Business Napkins –  Old button-down shirts get new life when you cut them into uniform squares! All it takes is a quick stitch around the edges to make a neat hem and you have the softest, coolest cloth napkins around. If you’re feeling really rustic, leave the edges unhemmed for a frayed look.
Cost – $0

Homemade Candles – When my favorite candle burns out, leaving a good half inch of aromatic goodness and no wick, I could almost cry. But instead of throwing away that leftover, simply remove the wax, melt over a low flame or in a double boiler and pour into a terra cotta flower pot.
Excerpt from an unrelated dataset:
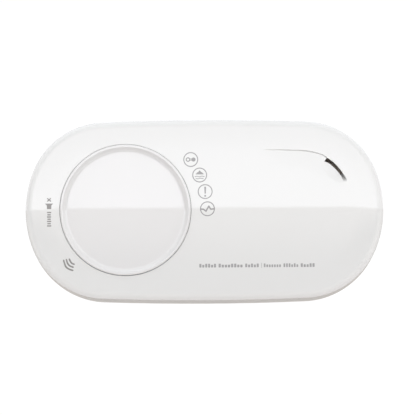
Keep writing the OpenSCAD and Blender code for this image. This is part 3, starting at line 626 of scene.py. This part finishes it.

Cover the hole in the bottom of a pot with a stone or other flat item, and secure the wick by tying it to a pencil that you balance on the top of the pot. As you pour the wax in, it will surround the wick, leaving it firmly in place after hardening.
Cost – About $2 for the wick (which you can buy at hobby or craft stores)

T-Shirt Pillows –  Sometimes it’s so hard to part with our favorite tees. But when the pits are stained and the hems are totally frayed, you can still salvage the shirt. Cut two identical squares from the shirt, front and back. Lay them on top of each other with the outside facing in. Stitch together three sides of the squares and and turn the new “pillowcase ” right side out again. Stuff with batting or insert your favorite pillow and sew the fourth side closed. VOILA!
Cost – $0 if you’re using pillows you already have. Under $5 if you have to buy pillow stuffing.
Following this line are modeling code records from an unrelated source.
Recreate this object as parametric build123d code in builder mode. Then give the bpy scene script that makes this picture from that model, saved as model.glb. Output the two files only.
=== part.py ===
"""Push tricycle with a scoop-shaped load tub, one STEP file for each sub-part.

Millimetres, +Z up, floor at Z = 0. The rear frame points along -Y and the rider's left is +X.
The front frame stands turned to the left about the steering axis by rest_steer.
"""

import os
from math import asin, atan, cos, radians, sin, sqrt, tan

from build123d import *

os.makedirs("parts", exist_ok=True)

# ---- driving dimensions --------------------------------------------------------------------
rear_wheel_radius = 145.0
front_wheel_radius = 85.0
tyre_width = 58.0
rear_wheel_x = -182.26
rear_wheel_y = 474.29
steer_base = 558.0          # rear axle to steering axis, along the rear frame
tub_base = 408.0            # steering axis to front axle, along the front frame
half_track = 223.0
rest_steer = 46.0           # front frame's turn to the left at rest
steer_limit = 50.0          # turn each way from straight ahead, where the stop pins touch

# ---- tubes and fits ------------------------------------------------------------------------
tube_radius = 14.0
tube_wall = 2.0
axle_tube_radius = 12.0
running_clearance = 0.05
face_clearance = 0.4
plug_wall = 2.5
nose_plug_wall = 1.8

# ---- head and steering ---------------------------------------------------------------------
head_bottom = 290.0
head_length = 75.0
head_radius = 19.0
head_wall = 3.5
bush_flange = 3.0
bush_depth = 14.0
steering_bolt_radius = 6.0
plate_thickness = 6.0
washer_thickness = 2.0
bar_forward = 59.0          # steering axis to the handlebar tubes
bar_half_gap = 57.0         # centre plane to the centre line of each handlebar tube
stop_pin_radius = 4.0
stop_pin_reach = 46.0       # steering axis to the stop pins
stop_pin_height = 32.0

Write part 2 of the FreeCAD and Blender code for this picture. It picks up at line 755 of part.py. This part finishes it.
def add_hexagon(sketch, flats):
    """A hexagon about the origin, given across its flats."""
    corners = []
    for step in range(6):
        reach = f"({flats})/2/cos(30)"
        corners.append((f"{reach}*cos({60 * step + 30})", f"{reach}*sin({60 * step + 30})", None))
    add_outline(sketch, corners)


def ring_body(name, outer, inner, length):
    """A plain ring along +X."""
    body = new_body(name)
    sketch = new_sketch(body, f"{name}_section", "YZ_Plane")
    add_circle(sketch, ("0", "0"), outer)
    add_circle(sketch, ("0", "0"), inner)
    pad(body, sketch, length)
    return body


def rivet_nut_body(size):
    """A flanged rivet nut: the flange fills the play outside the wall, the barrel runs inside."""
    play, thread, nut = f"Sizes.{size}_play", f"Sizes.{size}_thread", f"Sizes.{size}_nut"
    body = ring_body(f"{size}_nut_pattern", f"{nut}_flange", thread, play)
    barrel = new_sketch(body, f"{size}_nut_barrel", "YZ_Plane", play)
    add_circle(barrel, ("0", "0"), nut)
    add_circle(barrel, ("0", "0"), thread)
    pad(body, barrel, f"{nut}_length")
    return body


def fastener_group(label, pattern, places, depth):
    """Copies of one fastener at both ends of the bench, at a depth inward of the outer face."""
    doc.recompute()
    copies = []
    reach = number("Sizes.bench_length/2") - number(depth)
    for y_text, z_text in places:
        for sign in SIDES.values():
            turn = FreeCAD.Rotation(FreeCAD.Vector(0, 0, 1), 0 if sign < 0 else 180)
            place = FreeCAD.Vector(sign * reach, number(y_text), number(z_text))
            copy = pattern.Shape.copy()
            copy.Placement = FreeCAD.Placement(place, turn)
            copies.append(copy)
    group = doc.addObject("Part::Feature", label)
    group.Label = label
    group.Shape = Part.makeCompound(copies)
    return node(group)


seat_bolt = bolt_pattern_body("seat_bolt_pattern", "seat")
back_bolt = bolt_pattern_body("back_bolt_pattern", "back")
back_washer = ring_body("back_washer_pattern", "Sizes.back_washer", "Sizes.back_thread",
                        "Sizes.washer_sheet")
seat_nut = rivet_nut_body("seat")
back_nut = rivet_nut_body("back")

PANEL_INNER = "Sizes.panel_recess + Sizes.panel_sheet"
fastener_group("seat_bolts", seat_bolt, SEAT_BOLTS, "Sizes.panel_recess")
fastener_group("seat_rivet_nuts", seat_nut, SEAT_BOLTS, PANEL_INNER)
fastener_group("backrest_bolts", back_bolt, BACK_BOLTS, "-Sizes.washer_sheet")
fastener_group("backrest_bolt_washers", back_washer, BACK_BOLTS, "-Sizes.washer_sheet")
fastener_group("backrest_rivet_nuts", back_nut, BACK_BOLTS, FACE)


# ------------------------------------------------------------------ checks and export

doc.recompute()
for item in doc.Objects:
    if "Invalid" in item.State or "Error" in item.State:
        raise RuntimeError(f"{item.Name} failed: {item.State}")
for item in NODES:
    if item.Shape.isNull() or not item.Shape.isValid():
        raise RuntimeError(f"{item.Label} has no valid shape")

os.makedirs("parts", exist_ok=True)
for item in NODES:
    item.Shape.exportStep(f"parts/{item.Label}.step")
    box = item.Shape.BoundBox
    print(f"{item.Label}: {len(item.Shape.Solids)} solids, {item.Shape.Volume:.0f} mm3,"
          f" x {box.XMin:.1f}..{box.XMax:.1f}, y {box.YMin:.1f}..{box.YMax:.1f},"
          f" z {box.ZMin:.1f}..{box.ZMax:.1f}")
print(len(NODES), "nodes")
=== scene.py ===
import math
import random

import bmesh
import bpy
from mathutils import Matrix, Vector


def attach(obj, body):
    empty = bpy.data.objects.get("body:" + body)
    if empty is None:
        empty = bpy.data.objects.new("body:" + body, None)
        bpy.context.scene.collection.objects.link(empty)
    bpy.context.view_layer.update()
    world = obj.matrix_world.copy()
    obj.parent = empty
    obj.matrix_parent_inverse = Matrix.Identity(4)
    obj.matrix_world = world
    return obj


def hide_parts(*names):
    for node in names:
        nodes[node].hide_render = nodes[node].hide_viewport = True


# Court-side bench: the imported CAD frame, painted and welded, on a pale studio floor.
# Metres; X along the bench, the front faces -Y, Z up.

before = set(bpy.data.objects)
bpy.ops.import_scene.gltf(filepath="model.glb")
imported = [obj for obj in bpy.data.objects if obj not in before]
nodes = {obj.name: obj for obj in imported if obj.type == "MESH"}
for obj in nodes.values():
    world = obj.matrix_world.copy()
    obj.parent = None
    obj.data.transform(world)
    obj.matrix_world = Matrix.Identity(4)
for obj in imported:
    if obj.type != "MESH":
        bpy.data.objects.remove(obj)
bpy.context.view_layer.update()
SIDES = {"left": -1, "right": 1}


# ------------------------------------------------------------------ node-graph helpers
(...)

Remnant Coasters – Every year landfills are loaded with old carpet and carpet leftovers. Before you throw it all out, save some and cut it into uniform squares, or any shape you like! Trim the fray and you’re done. If they get dirty, just wash them in the sink with your other dishes. It’s seriously that easy!
Cost – $0

Scarf Quilt – Most of us have drawers of scarves that we’ve gotten but never, ever wear. Just lay them side by side and stitch them together. You’re done. If you want to make it really fancy, sew a large piece of fabric on the back to make it warmer. The fun of it is still being able to use and enjoy your scarves without wrapping them around your neck.
Cost – $0

BONUS!!! Using the same idea as above, you can make a quilt from old baby clothes that you love. Either save them for your babies once they’re grown up, or keep it for yourself to remind you of the cuddly, snuggly days!